The spirit of education conjured in this passage may well reveal its own “romantic yearnings”—to draw on the language of Winnifred Sullivan’s contribution to this forum—for a unified secular culture. However, as the Justice’s toggle between not quite Protestant, but not not-Protestant either suggests (“Our public school, if not a product of Protestantism, at least is more consistent with it…”), this unified secular culture—the fantasy of it, at least—is linked historically and imaginatively to what Robert Orsi has termed a “domesticated Protestantism tolerable within [the secular learning cultures of] the academy” that emerged in the late-nineteenth and early-twentieth centuries.

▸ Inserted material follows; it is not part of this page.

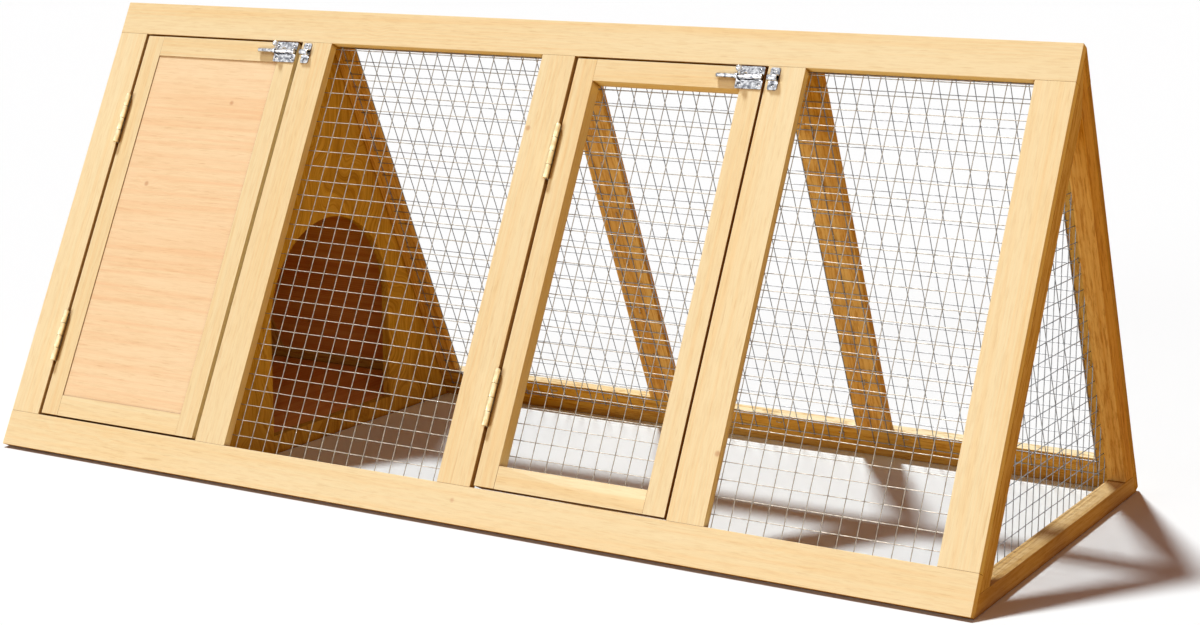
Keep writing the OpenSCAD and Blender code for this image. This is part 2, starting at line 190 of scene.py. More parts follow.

If this domesticated Protestantism did not need to plead its case in the classroom, this is because its style of personhood and structures of feeling were the very building blocks of secular public education—Protestant building blocks mistaken for walls of separation. Increasing religious diversity in the United States, including diversity among Protestants, has called many of Justice Jackson’s operative assumptions into question. I suspect that the justices in the majority in Everson did not quite anticipate the wild contemporary landscape of American religious pluralism either.

But there are also important connections to Sullivan’s discussion of “The world Smith made.” If religious authorities now find themselves in the ironic position of appealing to the secular state to enforce sectarian orthodoxies, one of the ongoing and crucial laboratories for this contest between discipline and dissensus will be public school classrooms. The mission—a term I choose with great deliberation—Justice Jackson attributed to the secular public classroom is not and never was innocent of religious domination. Those of us concerned about attacks on public education—from budget cuts to the right wing’s politicization of curriculum—would do well to remember and mark the specific histories of domination on which we stand our ground in the name of First Amendment freedoms of religion and of speech.